Three days later, when she shuffled into the day room, where I waited for her, she was lit from within, beaming with a sparkle in her eyes, and a smile I hadn’t seen on her face in a very long time. It felt good to see her so happy, yet as she rapidly chattered, I found myself pulling away, being resistant. She felt too unfamiliar, it felt like too much, as she manically spilled out her new life plan.
“They want me to have a plan for after discharge, they won’t let me out without a plan,” she said. So she had decided to restart a business she had in the 80s, making baby crib sets, matching quilts, bumpers, pillows. She had been quite talented and creative, before the mental illness and addiction had taken over her existence. A lady she had met in there would help her, she knew lots of people and promised to hook her up with potential customers. Those same feelings of wanting to close myself, wanting to shield myself from this intense light arose in me. This wasn’t real, I thought. She was clearly on some strong mood stabilizers, as she had been nothing but shadows and despair and wanting to die just three days before. It was all too much for me to handle, to believe. To trust.
As I remembered this, it felt comforting somehow, finding a connection, but I knew there was more to explore.
So what did that experience remind me of? Trace it back; pull the thread.

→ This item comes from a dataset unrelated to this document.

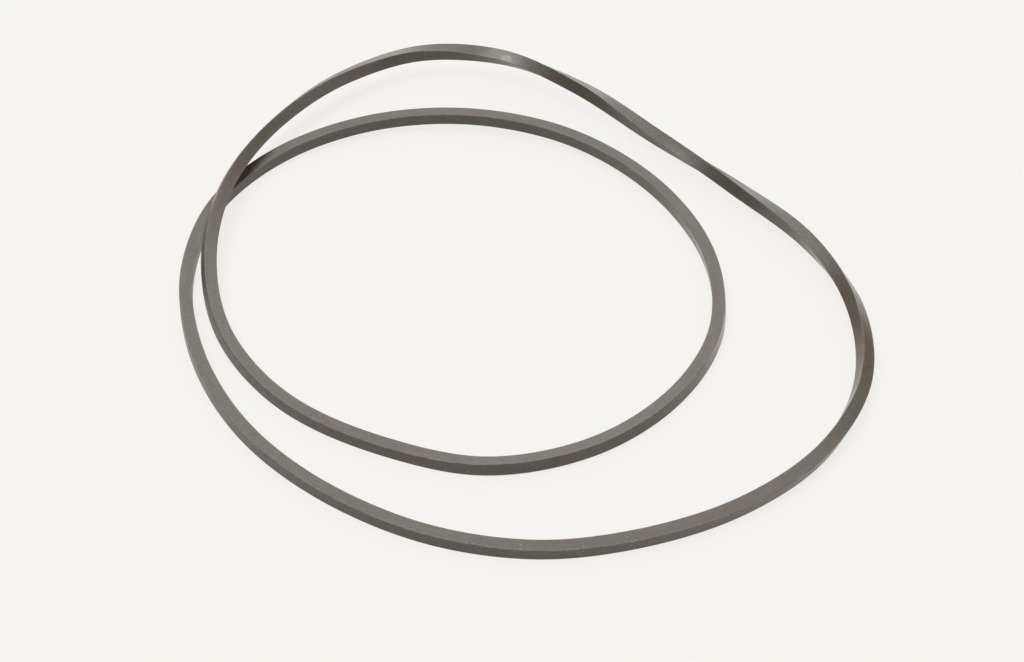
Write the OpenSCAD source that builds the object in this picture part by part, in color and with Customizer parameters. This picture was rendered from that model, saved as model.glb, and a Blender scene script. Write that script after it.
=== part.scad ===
// Square-section rubber seal ring, lying as it came to rest after being dropped in a double loop.
// One closed strand goes round twice, crosses itself once and rolls over once on the way.
// Millimetres, +Z up, +Y away from the viewer; the origin is under the middle of the lying ring.

/* [Section] */
// Width and height of the square section
section_w = 4; // [3:0.5:6]
// Width cut off each of the section's four long edges
edge_cut = 0.15; // [0.05:0.05:0.5]

/* [Ring] */
// Mean diameter of the ring as it is moulded, before it is laid in two loops
moulded_d = 370; // [300:5:450]

/* [Lay] */
// Clear gap between the strand that crosses over and the strand under it
cross_gap = 0.2; // [0.1:0.05:0.6]
// Roll of the strand that crosses over, in degrees
over_roll = 329; // [323:1:335]

/* [Detail] */
// Straight steps that one round of the strand is built from
strand_steps = 240; // [180:20:320]

/* [Hidden] */

half_w = section_w / 2;
under_roll = 357;

// Half the height of the square section when it is rolled by an angle
function half_height(roll) = half_w * (abs(cos(roll)) + abs(sin(roll)));

// Lift of the upper strand at the crossing, in section widths above lying flat
over_lift = (2 * half_height(under_roll) + half_height(over_roll) + cross_gap - half_w) / section_w;

// What the strand passes through, counter-clockwise from the front of the large loop:
// x and y in mm, lift in section widths above lying flat, roll in degrees about the strand
LAY = [
    [5, -111, 0.05, 6],
    [34.5, -106.5, 0.1, 8],
    [62.5, -94.5, 0.15, 11],
    [86.5, -74, 0.3, 14],
    [100.5, -47, 0.5, 28],
    [101.5, -14, 0.8, 44],
    [90, 16, 0.85, 81],
    [68.5, 42, 1, 120],
    [44.5, 66.5, 1.3, 163],
    [19, 91, 1.8, 208],
    [-6, 107, 1.9, 238],
    [-33.5, 111, 1.6, 275],
    [-59, 98, 1.5, 298],
    [-79, 75, 1.45, 319],
    [-93.5, 43.5, over_lift, over_roll],
    [-97, 8.5, 0.85, 338],
    [-89.5, -24.5, 0.25, 349],
    [-69, -53, 0, 357],
    [-39.5, -71, 0, 360],
    [-10, -79, 0, 353],
    [20, -71.5, 0, 353],
    [43.5, -52.5, 0, 352],
    [58.5, -24.5, 0, 353],
    [59, 11.5, 0.05, 354],
    [43, 46, 0.3, 362],
    [13.5, 71.5, 0.6, 358],
    [-21.5, 81, 0.65, 359],
    [-51.5, 77.5, 0.45, 357],
    [-76.5, 64.5, 0.2, 360],
    [-95.5, 42, 0, under_roll],
    [-103.5, 7, 0, 359],
    [-98, -29.5, 0, 357],
    [-78.5, -67, 0, 358],
    [-52, -91.5, 0, 360],
    [-23.5, -106, 0, 360],
];
FULL_TURN = [0, 0, 0, 360];

// Station i of the lay, counted on past the last one with the roll of each full round added
function station(i) = LAY[(i + len(LAY)) % len(LAY)] + floor(i / len(LAY)) * FULL_TURN;
function plan(p) = [p.x, p.y];
function span(i) = norm(plan(station(i + 1)) - plan(station(i)));
function grade(i) = (station(i + 1) - station(i)) / span(i);
function slope(i) = (grade(i - 1) * span(i) + grade(i) * span(i - 1)) / (span(i - 1) + span(i));

// Smooth curve from station i to the next, at a fraction t of the way
function between(i, t) =
    (1 + 2 * t) * pow(1 - t, 2) * station(i)
    + t * pow(1 - t, 2) * span(i) * slope(i)
    + t * t * (3 - 2 * t) * station(i + 1)
    - t * t * (1 - t) * span(i) * slope(i + 1);

function running_sum(v, i = 0, sum = 0) =
    i == len(v) ? [sum] : concat([sum], running_sum(v, i + 1, sum + v[i]));
starts = running_sum([for (i = [0:len(LAY) - 1]) span(i)]);

// Point of the lay at a distance along the chords of its stations
function lay_at(d) =
    let (i = len([for (s = starts) if (s <= d) s]) - 1)
    between(i, (d - starts[i]) / span(i));

laid = [for (k = [0:strand_steps - 1]) lay_at(starts[len(LAY)] * k / strand_steps)];

// The lay is scaled in plan until its length is that of the moulded ring
function after(k) = (k + 1) % strand_steps;
function before(k) = (k + strand_steps - 1) % strand_steps;
steps = [for (k = [0:strand_steps - 1]) norm(plan(laid[after(k)]) - plan(laid[k]))];
laid_length = running_sum(steps)[strand_steps];
plan_scale = PI * moulded_d / laid_length;

// Centre of the strand: its lift above lying flat, held up so that no edge goes below the floor
function centre(p) = [
    p.x * plan_scale,
    p.y * plan_scale,
    max(half_w + p[2] * section_w, half_height(p[3]))
];
centres = [for (p = laid) centre(p)];

// Corner points of the square section with its edges cut, counter-clockwise
flat_half = half_w - edge_cut;
section = [
    [half_w, -flat_half], [half_w, flat_half], [flat_half, half_w], [-flat_half, half_w],
    [-half_w, flat_half], [-half_w, -flat_half], [-flat_half, -half_w], [flat_half, -half_w]
];

function unit(v) = v / norm(v);

// The section set across the strand at step k and rolled about it
function ring_at(k) =
    let (
        ahead = unit(centres[after(k)] - centres[before(k)]),
        left = unit(cross([0, 0, 1], ahead)),
        up = cross(ahead, left),
        roll = laid[k][3],
        across = left * cos(roll) + up * sin(roll),
        top = up * cos(roll) - left * sin(roll)
    )
    [for (q = section) centres[k] + across * q.x + top * q.y];

skin = [for (k = [0:strand_steps - 1]) each ring_at(k)];

// Two triangles for each flat of the section on each step
sides = len(section);
function corner(k, j) = (k % strand_steps) * sides + j % sides;
faces = [
    for (k = [0:strand_steps - 1], j = [0:sides - 1])
        each [
            [corner(k, j), corner(k + 1, j), corner(k, j + 1)],
            [corner(k, j + 1), corner(k + 1, j), corner(k + 1, j + 1)]
        ]
];

function middle(v) = (min(v) + max(v)) / 2;
under_middle = [middle([for (p = skin) p.x]), middle([for (p = skin) p.y]), min([for (p = skin) p.z])];

module seal_ring() {
    color([0.36, 0.34, 0.32])
        translate(-under_middle)
            polyhedron(points = skin, faces = faces);
}

seal_ring();
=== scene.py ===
"""The look of a square-section rubber seal ring that lies in a double loop on a pale table.

The ring is one closed strand. Its lay repeats the one that its solid is built from: points that the
centre of the strand passes through, with its lift and its roll. Metres, +Z up, +Y away from the viewer.
"""
import math

import bpy
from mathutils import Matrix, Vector

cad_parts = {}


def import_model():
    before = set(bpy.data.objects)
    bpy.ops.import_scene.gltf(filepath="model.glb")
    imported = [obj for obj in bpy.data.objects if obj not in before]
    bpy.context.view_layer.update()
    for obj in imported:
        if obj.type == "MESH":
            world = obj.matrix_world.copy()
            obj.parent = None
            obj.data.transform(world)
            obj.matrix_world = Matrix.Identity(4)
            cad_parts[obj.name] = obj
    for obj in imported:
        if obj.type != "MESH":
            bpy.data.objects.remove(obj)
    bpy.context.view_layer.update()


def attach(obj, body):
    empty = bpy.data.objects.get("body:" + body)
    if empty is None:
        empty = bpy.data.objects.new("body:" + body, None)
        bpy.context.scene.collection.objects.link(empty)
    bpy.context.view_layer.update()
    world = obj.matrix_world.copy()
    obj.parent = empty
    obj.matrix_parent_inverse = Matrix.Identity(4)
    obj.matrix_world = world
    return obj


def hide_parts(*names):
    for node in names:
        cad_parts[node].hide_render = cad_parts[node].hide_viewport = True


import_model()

MM = 0.001

# The ring
SECTION = 4 * MM
ARRIS_RADIUS = 0.15 * MM
MOULDED_DIAMETER = 370 * MM
MOULDED_RADIUS = MOULDED_DIAMETER / 2

# Its lay: x and y in mm, lift in section widths above lying flat, roll in degrees about the strand
CROSS_GAP = 0.2 * MM
OVER_ROLL = 329
UNDER_ROLL = 357


def half_height(roll):
    """Half the height of the square section when it is rolled by an angle in degrees."""
    turn = math.radians(roll)
    return SECTION / 2 * (abs(math.cos(turn)) + abs(math.sin(turn)))


OVER_LIFT = (2 * half_height(UNDER_ROLL) + half_height(OVER_ROLL) + CROSS_GAP - SECTION / 2) / SECTION
LAY = [
    (5, -111, 0.05, 6),
    (34.5, -106.5, 0.1, 8),
    (62.5, -94.5, 0.15, 11),
    (86.5, -74, 0.3, 14),
    (100.5, -47, 0.5, 28),
    (101.5, -14, 0.8, 44),
    (90, 16, 0.85, 81),
    (68.5, 42, 1, 120),
    (44.5, 66.5, 1.3, 163),
    (19, 91, 1.8, 208),
    (-6, 107, 1.9, 238),
    (-33.5, 111, 1.6, 275),
    (-59, 98, 1.5, 298),
    (-79, 75, 1.45, 319),
    (-93.5, 43.5, OVER_LIFT, OVER_ROLL),
    (-97, 8.5, 0.85, 338),
    (-89.5, -24.5, 0.25, 349),
    (-69, -53, 0, 357),
    (-39.5, -71, 0, 360),
    (-10, -79, 0, 353),
    (20, -71.5, 0, 353),
    (43.5, -52.5, 0, 352),
    (58.5, -24.5, 0, 353),
    (59, 11.5, 0.05, 354),
    (43, 46, 0.3, 362),
    (13.5, 71.5, 0.6, 358),
    (-21.5, 81, 0.65, 359),
    (-51.5, 77.5, 0.45, 357),
    (-76.5, 64.5, 0.2, 360),
    (-95.5, 42, 0, UNDER_ROLL),
    (-103.5, 7, 0, 359),
    (-98, -29.5, 0, 357),
    (-78.5, -67, 0, 358),
    (-52, -91.5, 0, 360),
    (-23.5, -106, 0, 360),
]
FULL_TURN = Vector((0, 0, 0, 360))
STRAND_STEPS = 600

# Points round the square section: the steps in one arris and all those of one arris and its flat
ARRIS_STEPS = 4
SIDE_STEPS = 10

# The flats are uneven by this much, with this many waves in a metre
WAVINESS = 0.04 * MM
WAVES_PER_M = 90.0

# The camera stands where the photograph was taken from; it aims at a place in the lay, in mm
LENS_MM = 85
SENSOR_MM = 36
CAMERA_DISTANCE = 736.5 * MM
CAMERA_ELEVATION = 42.7
CAMERA_CLIP = (0.01, 100)
AIM = (-2.74, -19.78)


class Wire:
    """A node's output socket that sums and products can be written with; each adds its Math node."""

    def __init__(self, graph, socket):
        self.graph = graph
        self.socket = socket

    def math(self, operation, *others):
        return self.graph.math(operation, self, *others)

    def beside(self, output):
        """Another output of the same node."""
        return Wire(self.graph, self.socket.node.outputs[output])

    def __add__(self, other):
        return self.math("ADD", other)

    def __sub__(self, other):
        return self.math("SUBTRACT", other)

    def __rsub__(self, other):
        return self.graph.math("SUBTRACT", other, self)

    def __mul__(self, other):
        return self.math("MULTIPLY", other)

    def __truediv__(self, other):
        return self.math("DIVIDE", other)

    def __rtruediv__(self, other):
        return self.graph.math("DIVIDE", other, self)

    __radd__ = __add__
    __rmul__ = __mul__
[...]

I’m ten, in the kitchen with my mom and she is drinking. Her drinking nights always started out with a super infusion of energy and joy, full of music and laughter and good smells. She’d sing while she cooked, playing “name that tune” with me and my dad, to the oldies on the radio. Dinner seemed to take hours to prepare, as she became more and more intoxicated. It would shift from happy, joyful family time to something darker. I didn’t know exactly how the night would end, but I knew it would not end well. She’d soon get ugly, and I’d get a major attitude, I hated her like this.
When she wasn’t looking, I’d dump her little plastic cup of vodka she kept hidden on the top shelf of the kitchen cabinet, thinking in my little ten year old mind that I could stop a moving train.
“Did you mess with my cup?” She’d hiss at me, keeping her voice down so my dad couldn’t hear in the next room.
“No!” I lied.
“Why are you like this? Why are you always trying to ruin my fun?”
Later, there’d be crying, yelling, trouble, fights between her and my dad, sometimes even violence. Sometimes, they’d continue well into the night, as I listened for loud sounds of things breaking from my bed, scared and worried. I hated it when she drank. I hated who she became and what it led to.
Tying this back to the present, I came to the realization that I get very uncomfortable around extreme emotions, even when they’re “good” emotions like excitement and enthusiasm, because the little ten year old girl inside me doesn’t trust sudden emotional intensity. Doesn’t feel safe around extreme mood elevation. The little girl inside me feels a need to retreat within, to put up walls of protection, because once upon a time, it was a matter of survival— of staying “in control”, guarded and mistrusting. Because my experiences had taught me, when people are too excited all of a sudden, something bad ends up happening.
As an adult, back in 2026, I realize this is unreasonable thinking, my husband being excited about a story outline is not unsafe. But the little girl in me finds it too uncertain when people’s moods are out of the ordinary, extreme or suddenly not predictable.
Predictability = safety, and in my childhood, unpredictability meant danger, fear, or that something bad was going to happen. Excitement and energy cannot be trusted. Whoa…
Insight is the booby prize, they say. Realizing the connection means nothing if I don’t address it somehow with action, with different responses. I had to take it further.
The tool that has had the most impact on my healing path has been my ability to mother myself.
What does Little Me need in those moments, when I am being triggered?
Triggers are arrows, pointing to places within us that need healing. They are necessary and helpful, if we are willing to do the work.
When I’m triggered in this way, Little Me needs to feel safe. She needs to know that I am there to protect her, that I won’t let anything bad happen to her, that she can stay, and doesn’t have to hide when there are unexpected mood shifts. She is not in danger.
So I turned within, and talked to her, hugged myself tightly and told her exactly those things. “No wonder you get scared. And when you get scared, you sometimes shut down. That was a wise and helpful strategy, once upon a time. You don’t have to do that anymore, baby. I’m here.”
I share this story with you so that the next time you are having a reaction to something, and it seems “unreasonable”, realize you are being triggered, and that there’s information available to you.
Ask yourself…
“What does this remind me of?” and maybe take it further…
“And what does that remind me of?” Keep going. Take the trigger back to its origin story, and it will make sense. You will make sense.
I hope then, you might ask yourself what that wounded, and likely, very young part of you, a part of you that still exists, needs from you. Re-parenting our inner children takes practice, patience and time. But first it takes curiosity.
Trace it back. Pull that thread.
When you’ve gotten to the source, to the root, then identify the unmet need. And then you, yourself can give that child what she needs. And by doing so, you heal.
After working through this trigger, I don’t expect the same reaction to someone else’s unexpected extreme emotions next time. Taking the time to investigate the trigger and then meet the unmet need may have just dissolved the trigger.
And if the next time someone is coming at me with unbridled excitement I find myself pulling away? I know what to do.
I’ll turn within, to the little girl part of me that wants to retreat, and remind her that she is safe with me.